Create another calculated field that looks like this



this creates a Boolean True/False variable that you can now add to your view and hide the Falses:



then unclick 'Show Header' for both 'index' and 'index match'



and you are left with the view you want, which will automatically update to the latest month as your data refreshes:



And then you can do what you want with that view, change the aliases, add it to a dashboard etc....


If anyone has an alternative approach to this I would love to hear what it is, as with so many things in Tableau there are probably multiple ways to achieve the same goal.



20 comments:

  1. Hi Peter,

    There are definitely multiple ways to go about this, here's the one that I use: A table calc with the formula LAST()==0, the Compute Using is set the Date, and then put on the Filters Shelf to filter for True.

    FIRST(), LAST(), and SIZE() are really useful table calcs. FIRST() provides the offest to the first address (aka row) in the partition, LAST() provides the offset to the last address in the partition, and SIZE() returns the number of addresses in the partition. LAST() returns 0 for the last address in the partition, and with Tableau's default date sort being ascending order, the last address will be the latest date, so LAST()==0 will only return True for the latest date.

    I use the Filters Shelf rather than Hide to make the viz more discoverable to other Tableau Desktop users. There's no visual indicator that anything's been hidden, but we can always see the pills on the Filters Shelf and interrogate them.

    Also, for views like this another thing that I do is set up a Relative Date filter on the date dimension in the view, to pull up as many dates as I need and a little bit more for insurance, and more importantly to *not* pull up dates that I don't need. This is because table calc filters like LAST()==0 are applied after the queries have been made to the data source, and Tableau is faster when it's not retrieving data we don't need. For example, I might have a data set that is updated monthly with three years of data in it, but have a view that shows month over month changes for the past 12 months.

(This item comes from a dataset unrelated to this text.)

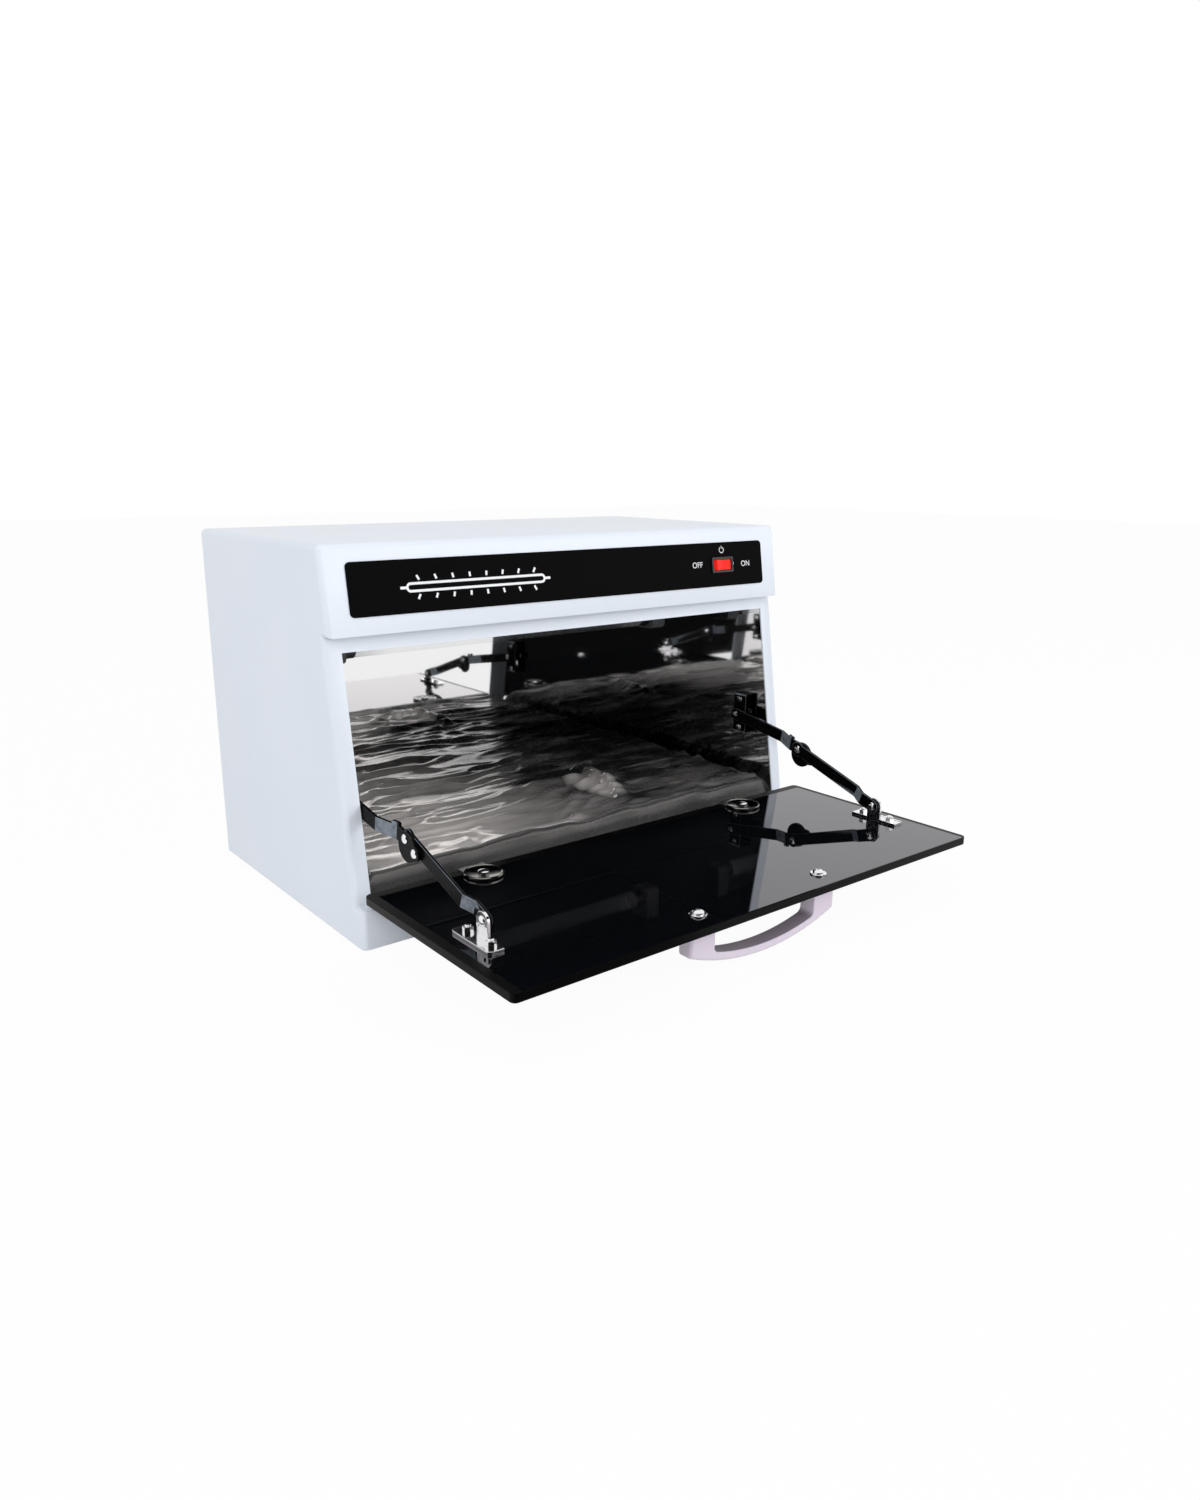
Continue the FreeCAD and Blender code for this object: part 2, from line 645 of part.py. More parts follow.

I'll set up a Relative Date filter for the last 14 months, 12+1 to make sure the month over month calculations are accurate, and an extra month just in case the data load is a bit late. This filter is processed as part of a WHERE clause in the data source, and then the LAST()==0 filter is only applied to the reduced data set.

    Jonathan

    ReplyDelete
    Replies
    1. Really useful post Pete and great comments as ever Jonathan. I flipped the LAST()==0 to hide incomplete months by adding it to filters and it will hide incomplete months. Again, there is probably an easier way to find this but really quick and simple method to stop a line chart of volumes over time not showing a massive dip when only part way through a month or week.

      Delete
    2. Would it be possible for you do walk through the necessary actions using the Last()==0 method like Peter has done to show how it works?

      I am a new user and would like to try this out.

      I am basically in this exact situation… “…I might have a data set that is updated monthly with three years of data in it, but have a view that shows month over month changes for the past 12 months. I'll set up a Relative Date filter for the last 14 months”

      Delete
    3. Hi,

      Hi, I'm just getting to this thread...here's a link to the KB article on relative date filters: http://downloads.tableausoftware.com/quickstart/feature-guides/relative_dates.pdf.

      And here's a quick implentation of a relative date filter combined with a LAST() filter on Tableau Public: https://public.tableausoftware.com/views/relativedateandlastfilter/AddLastFilter.

      The steps are:

      1) Set up your worksheet.
      2) Add the relative date filter on your date dimension, using the KB article. Validate that the results of the worksheet that you want to display are still unchanged.
      3) Create a calculated field with the formula LAST()==0.
      4) Drag that field onto the Rows Shelf, and filter for True. Assuming that your date dimension and your date dimension is the only dimension on Columns, Tableau's default Compute Using will work for you.***
      5) Validate that the result for that last date is correct, then drag the pill from Rows to the Filters Shelf, and Filter for True.

      *** If your view has a different arrangement of dimensions, then the Compute Using of the LAST()==0 pill will need to be set differently and exactly what that will be is dependent on that arrangement. You can experiment to find out what might work, or you can get more help by posting a packaged workbook with some sample data to the Tableau community http://community.tableausoftware.com/ or Tableau Talk http://tableautalk.com/.

      Cheers,

      Jonathan

      Delete
  2. Hi Jonathan, thank you for the comment. I really love seeing the different ways in which people have worked around problems, and your method requires one less step which is definitely useful! By the way to make mine flexible to choose other end dates I use separate date filter.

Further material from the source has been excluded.